A few years ago, I was talking with a distant relative who's an avid hunter and gun collector. He was so well-versed in weaponry that every time I would ask about something -- a Colt .45? a 9mm? -- he would explain how weak and pathetic those weapons were compared to... well, I don't remember, but he could rattle off names and brands. To him, some pedestrian gun hardly deserved to be called a firearm. Meanwhile, I'm thinking, Geez, a gun is a gun is a gun.

When you can turn something as harmless as the phrase "pressure washing my deck" into kindling for sex guffaws, words lose some of their power. When every Portabella must be a phallus, symbols lose heft. When it comes to words and symbolism and power, I fear I've become like that relative. I've lost respect for the power of mere words, to my own detriment.

The playwright and screenwriter David Mamet feasts on words like early A.D. lions on the flesh of Christian babies, and his most incendiary plays have the feel of Spike Lee's Do the Right Thing, where sides are drawn and stances are taken, but where no one is ever completely in the right.

Although by no means a great movie, Mamet's Oleanna is a haunting portrayal of dynamics. It's about authority and education and gender and sex and the abuse of all those things. (Oh, but to have seen the play...) My point is, it's all about the power and influence of words.

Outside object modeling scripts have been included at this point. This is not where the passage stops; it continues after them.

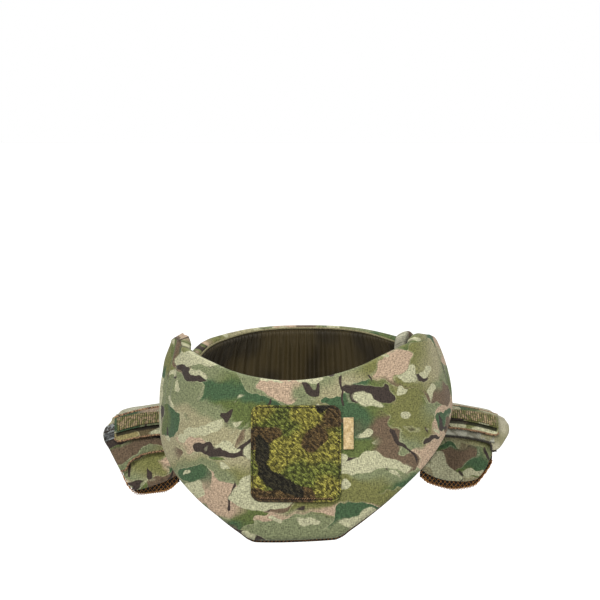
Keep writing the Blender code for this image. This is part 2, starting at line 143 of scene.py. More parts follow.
def addObject(name, points, faces, material, uvs, values):
    mesh = bpy.data.meshes.new(name)
    mesh.from_pydata(np.asarray(points, float).tolist(), [], [tuple(int(v) for v in f) for f in faces])
    corner = np.zeros(len(mesh.loops), np.int32)
    mesh.loops.foreach_get("vertex_index", corner)
    layer = mesh.uv_layers.new(name="cloth")
    layer.data.foreach_set("uv", np.asarray(uvs, float)[corner].astype(np.float32).ravel())
    for key, numbers in (values or {}).items():
        attribute = mesh.attributes.new(key, "FLOAT", "POINT")
        attribute.data.foreach_set("value", np.asarray(numbers, np.float32).ravel())
    mesh.shade_smooth()
    mesh.materials.append(material)
    mesh.update()
    made = bpy.data.objects.new(name, mesh)
    scene.collection.objects.link(made)
    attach(made, "root")
    return made


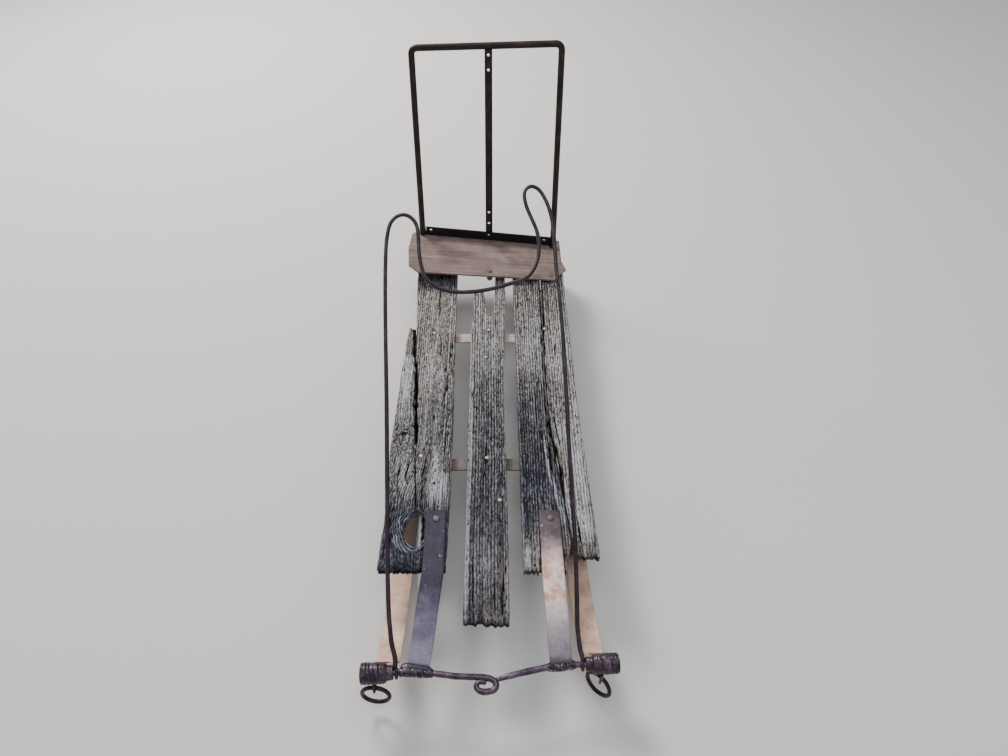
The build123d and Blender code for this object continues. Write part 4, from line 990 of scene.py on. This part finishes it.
# straps: flat iron from the boards down to the bar, thinned and rolled round it
# rows: d, under face z, middle x, half width, thickness
STRAPS = {
    "left": [(714.0, 0.2, -113.0, 22.0, 5.0), (640.0, 0.2, -113.0, 22.0, 5.0), (574.0, 0.2, -113.0, 22.0, 5.0), (520.0, -9.0, -119.4, 21.8, 5.0), (452.0, -30.0, -127.5, 21.3, 4.6), (418.0, -36.8, -131.5, 21.0, 3.4)],
    "right": [(714.0, 0.2, 125.0, 22.0, 5.0), (640.0, 0.2, 125.0, 22.0, 5.0), (574.0, 0.2, 125.0, 22.0, 5.0), (520.0, -9.0, 127.4, 21.8, 5.0), (452.0, -30.0, 130.4, 21.3, 4.6), (430.0, -36.0, 131.4, 21.0, 3.4)],
}


def sagged(points):
    """The bar hangs a little forward between its coils and the curl; what is rolled round it goes along."""
    out = []
    for v in points:
        x, d = v.x * 1000.0 + X_MID, v.y * 1000.0 + D_MID
        sag = -3.6 * float(smooth(-158.0, -112.0, x)) if x < 0 else -2.6 * float(smooth(158.0, 128.0, x))
        out.append(v + Vector((0, sag * (1.0 - float(smooth(430.0, 520.0, d))) / 1000.0, 0)))
    return out


def forged_strip(rows, eye_x, eye_t, seed):
    """A flat bar along rows, its end rolled once round the front bar."""
    pts = [(P(x, d, z), half / 1000.0, t / 1000.0, Vector((0, 0, 1))) for d, z, x, half, t in rows]
    line = []
    for i in range(len(pts) - 1):
        a, b = pts[i], pts[i + 1]
        n = max(2, int((b[0] - a[0]).length / 0.0035))
        for k in range(n):
            f = k / n
            line.append([a[0].lerp(b[0], f), a[1] * (1 - f) + b[1] * f, a[2] * (1 - f) + b[2] * f])
    line.append([pts[-1][0], pts[-1][1], pts[-1][2]])
    for _ in range(6):      # the bends are rounded
        soft = [q[0].copy() for q in line]
        for i in range(1, len(line) - 1):
            soft[i] = (line[i - 1][0] + line[i][0] * 2 + line[i + 1][0]) / 4
        for q, p in zip(line, soft):
            q[0] = p
    normals = []
    for i in range(len(line)):
        a, b = line[max(i - 1, 0)][0], line[min(i + 1, len(line) - 1)][0]
        along = (b - a).normalized()
        side = Vector((1, 0, 0))
        normals.append(side.cross(along).normalized() * (1 if side.cross(along).z > 0 else -1))
    c0 = on_bar(eye_x)
    inner = BAR_R + 0.0002
    half_end = line[-1][1]
    for k in range(1, 27):
        ang = math.radians(80.0 - k * 11.5)
        c = on_bar(eye_x)
        line.append([c + (BACK * math.cos(ang) + UP * math.sin(ang)) * inner, half_end, eye_t * (1.0 if k > 3 else 1.0 + 0.2 * (4 - k) / 4)])
        normals.append((BACK * math.cos(ang) + UP * math.sin(ang)).normalized())
    # cross-section: across the width, top then bottom, with rounded edges
    shape = []
    top_u = [-1.0, -0.985, -0.95, -0.8, -0.6, -0.4, -0.2, 0.0, 0.2, 0.4, 0.6, 0.8, 0.95, 0.985, 1.0]
    for u in top_u:
        shape.append((u, 1.0 - 0.30 * max(0.0, (abs(u) - 0.95) / 0.05) ** 2))
    for u in reversed(top_u):
        shape.append((u, 0.30 * max(0.0, (abs(u) - 0.95) / 0.05) ** 2))
    m = len(shape)
    verts, faces = [], []
    for i, (c, half, t) in enumerate(line):
        side = Vector((1, 0, 0)) if i < len(line) - 26 else AXIS
        run = i * 3.5
        for k, (u, v) in enumerate(shape):
            edge = 0.45 * (float(vn2(np.array(run / 17.0), np.array(3.0 if u < 0 else 8.0), seed)) - 0.5) + 0.25 * (float(vn2(np.array(run / 5.0), np.array(1.0 if u < 0 else 6.0), seed + 1)) - 0.5)
            lump = 0.5 * (float(vn2(np.array(u * 3.0 + 9), np.array(run / 26.0), seed + 2)) - 0.5) + 0.22 * (float(vn2(np.array(u * 9.0 + 9), np.array(run / 7.0), seed + 3)) - 0.5)
            bow = 0.35 * (float(vn2(np.array(u + 4), np.array(run / 70.0), seed + 4)) - 0.5)
            high = v * t + (v * lump + bow * (1 if i < len(line) - 26 else 0)) / 1000.0
            verts.append(c + side * (u * (half + edge / 1000.0)) + normals[i] * max(high, 0.0))
    for i in range(len(line) - 1):
        for k in range(m):
            k2 = (k + 1) % m
            faces.append((i * m + k, i * m + k2, (i + 1) * m + k2, (i + 1) * m + k))
    faces.append(tuple(range(m)))
    faces.append(tuple((len(line) - 1) * m + k for k in reversed(range(m))))
    return sagged(verts), faces


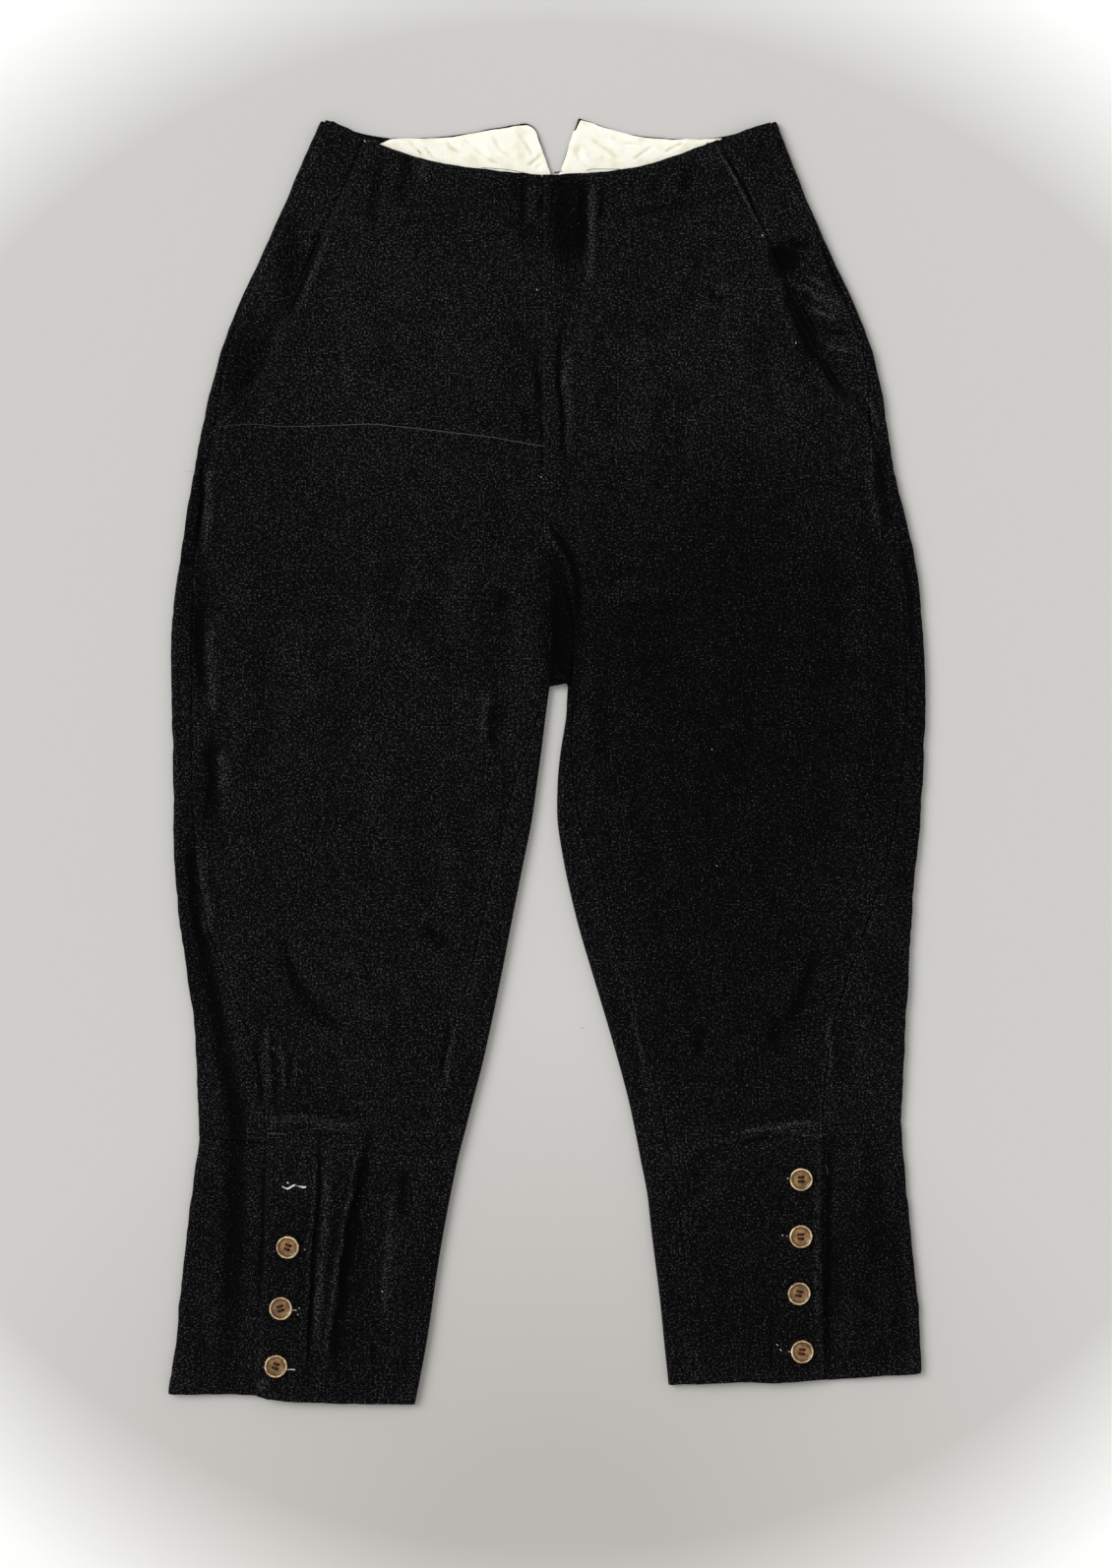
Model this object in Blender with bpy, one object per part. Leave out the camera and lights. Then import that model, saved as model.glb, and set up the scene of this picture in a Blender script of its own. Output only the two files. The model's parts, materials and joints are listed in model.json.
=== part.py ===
"""High-waisted knee breeches in black moleskin, laid flat on a surface with the front upwards.

The wearer's right leg lies at -X and the left leg at +X. The waist points to +Y, and +Z is up from the
surface. Tables are in millimetres: `down` is measured from the top of the waist towards the hems, `out`
from the centre line towards the side of a leg, and `x` along +X. Each back panel lies on the surface and
wraps round both folded edges of its leg. The front panel closes the leg on top, between the two seams.
"""
import math
from bisect import bisect_right
from collections import namedtuple

import bmesh
import bpy
from mathutils import Matrix, Vector

MM = 0.001
LENGTH = 861.0  # top of the waist to the lowest hem
CLOTH = 1.5  # thickness of the moleskin
LINING = 1.0  # thickness of the cotton in the back waist
SEAM = 0.3  # gap between two pieces that are sewn together
LAP = 0.7  # gap between a piece and the one that it passes under
FOLD_HEIGHT = 6.4  # height of the top layer beside a folded edge
PUFF = 0.5  # further height of the top layer away from its edges
PUFF_WIDTH = 32.0  # distance from an edge over which the top layer rises
SIDE_ROUND = 3.3  # how far a folded side bulges past the top layer
CENTRE_BACK = 5.9  # x of the centre back seam
CROTCH = 380.0  # down to the lowest point of the fork
CURL_END = 391.0  # down to where the inner fold is fully round
KNEE = 683.0  # nominal level of the seam between leg and band
KNEE_FADE = 113.0  # height over which the rows turn to follow that seam
WAIST_FADE = 120.0  # height over which the rows turn to follow the waist
POCKET_TOP = 80.0
POCKET_END = 206.0
POCKET_FADE = 20.0
POCKET_RISE = 18.0  # width over which the hip piece comes up level with the front at the pocket
CLOSED_RISE = 5.0  # the same above the pocket, where the two are sewn together
HIP_UNDERLAP = 8.0  # how far the hip piece runs in under the front
HIP_LEAST = 2.0  # least width of the hip piece, at the foot of the pocket
SHIELD = 1.2  # thickness of the fly shield
SHIELD_TOP = 4.2  # height of its upper face
BUTTON_STAND = 34.0  # how far a band's underlap runs in under its front
BUTTON_RADIUS = 7.9
HOLE_RADIUS = 0.9
HOLE_OFFSET = 1.45

SideRow = namedtuple("SideRow", "down outer lip")
InnerRow = namedtuple("InnerRow", "down inner lip")
Edge = namedtuple("Edge", "x down")
Notch = namedtuple("Notch", "down out")
Fold = namedtuple("Fold", "out0 down0 out1 down1 width depth flatness")

# Outline of each leg's folded side, with the width of back panel that shows in front of it.
RIGHT_SIDE = (
    SideRow(0, 151, 4), SideRow(25, 162, 4), SideRow(78, 185, 4), SideRow(131, 210, 4),
    SideRow(157, 219, 5), SideRow(210, 232, 8), SideRow(263, 241, 10), SideRow(293, 245.5, 9),
    SideRow(315, 249, 12), SideRow(345, 252, 14), SideRow(434, 250.5, 13), SideRow(487, 250, 14),
    SideRow(513, 249, 16), SideRow(540, 246, 18), SideRow(566, 242, 24), SideRow(593, 238, 32),
    SideRow(619, 235.5, 39), SideRow(645, 234.5, 43.5), SideRow(683, 233, 45.5), SideRow(711, 237, 48),
    SideRow(777, 245, 53.5), SideRow(817, 248, 55.5), SideRow(847, 253, 59), SideRow(861, 253.5, 59),
)
LEFT_SIDE = (
    SideRow(0, 153, 4), SideRow(25, 162, 4), SideRow(78, 184, 4), SideRow(131, 209, 5),
    SideRow(157, 218.5, 6), SideRow(183, 224.5, 8.5), SideRow(197, 226.4, 11), SideRow(210, 228.5, 11),
    SideRow(236, 232.5, 9.5), SideRow(263, 238.5, 9), SideRow(289, 245.5, 11), SideRow(315, 249.5, 12),
    SideRow(381, 253.5, 12.5), SideRow(434, 252, 14), SideRow(461, 251, 15), SideRow(487, 248, 19),
    SideRow(513, 245.5, 22), SideRow(553, 243, 34), SideRow(593, 241, 45.5), SideRow(632, 239, 52),
    SideRow(672, 237, 52.5), SideRow(685, 238, 53), SideRow(711, 240, 56), SideRow(777, 247, 63),
    SideRow(817, 250, 65), SideRow(850, 251, 65),
)

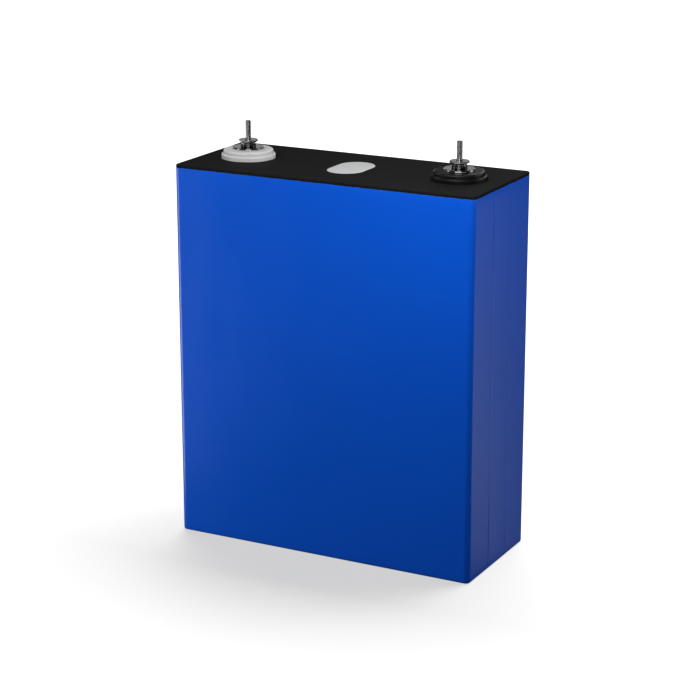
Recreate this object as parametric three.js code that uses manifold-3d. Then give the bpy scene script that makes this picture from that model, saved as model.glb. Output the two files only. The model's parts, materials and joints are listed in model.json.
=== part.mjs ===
// Prismatic lithium battery cell with two stud terminals.
// Millimetres, +Z up. The origin is the centre of the underside: X runs along the
// wide side towards the negative terminal, Y through the thickness of the cell.

import * as THREE from 'three';
import { mergeVertices } from 'three/addons/utils/BufferGeometryUtils.js';
import Module from 'manifold-3d';

const wasm = await Module();
wasm.setup();

// ---------- driving dimensions ----------

const CELL_WIDTH = 174;
const CELL_DEPTH = 71.3;
const COVER_TOP = 205.4;
const CORNER_RADIUS = 3;
const COVER_THICKNESS = 1.6;
const TERMINAL_SPACING = 124.3;
const FIT_GAP = 0.3; // between a piece and the one that it sits inside
const SEAT_GAP = 0.1; // between two pieces stacked flat on each other

// Outer wrap and aluminium can.
const FILM = 0.4;
const FILM_TOP = COVER_TOP - COVER_THICKNESS - SEAT_GAP;
const LAP_EDGES = [-10.8, 11]; // where the wrap's two ends lie over each other, along Y
const LAP_GROOVE_WIDTH = 0.3;
const LAP_GROOVE_DEPTH = 0.15;
const CAN_WALL = 0.8;
const CAN_BASE = 1.2;
const CAN_BASE_FILLET = 0.6;
const CAN_INSET = FILM + FIT_GAP;
const CAN_FLOOR = CAN_INSET + CAN_BASE;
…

In December, Mamet released the Oleanna of race relations, titled... RACE. Starring, appropriately, David Alan Grier from Boomerang. (Hear a fascinating interview with David Alan Grier on NPR.)

Here's a line from James Spader's character in RACE: "There is nothing a white person can say to a black person about race which is not both incorrect and offensive. Nothing. I know that. Race is the most incendiary topic in our history, and the moment it comes out, you cannot close the lid on that box. That may change, but not for a long, long while."

Meanwhile, in Chattanooga, there's this white guy with a big Internet soap box making use of just that issue*. And what frustrates is how his point, much of which feels right, gets clouded over by his comfort in talking about race. Everytime I try writing about any issue where race must be acknowledged, I feel equally foolish and counterproductive... just on a much smaller soap box. My reaction tends to be "Why am I even trying to express this stuff when it's invariably so charged and divisive?" You can't close the lid on that box.

Which is why I'm so very grateful to have been exposed to Stuff White People Do.

SWPD is my modern-day Boomerang. It exposes me to the frustrations and aggravations that I could not otherwise appreciate or understand. Sometimes it enrages me. Often it condemns me. I read this site the same way Jodie Foster enters Buffalo Bill's basement, blind in the darkness, my gun quaking in my hands, as I cluelessly feel around for a wall. But I feel drawn to go and deal with the demons in my own basement.

Each day I go and read that site -- and the fascinating comments it receives -- I feel like I'm learning something. I hope it's offering a vital Big Nudge.

* -- Another fight involving a loaded gun broke out again Wednesday at a predominately black school. This school, which any sane person knowledgeable of Chattanooga's public schools would acknowledge does a criminal disservice to the poor teens zoned to it, is the centerpiece of yet another controversy. The black community is upset that plans are being made to "fix" or "improve" the school. Sifting through reactions to the drama... well, it makes me think the quote from Spader's quote is all too true. I'm just too stupid to heed it.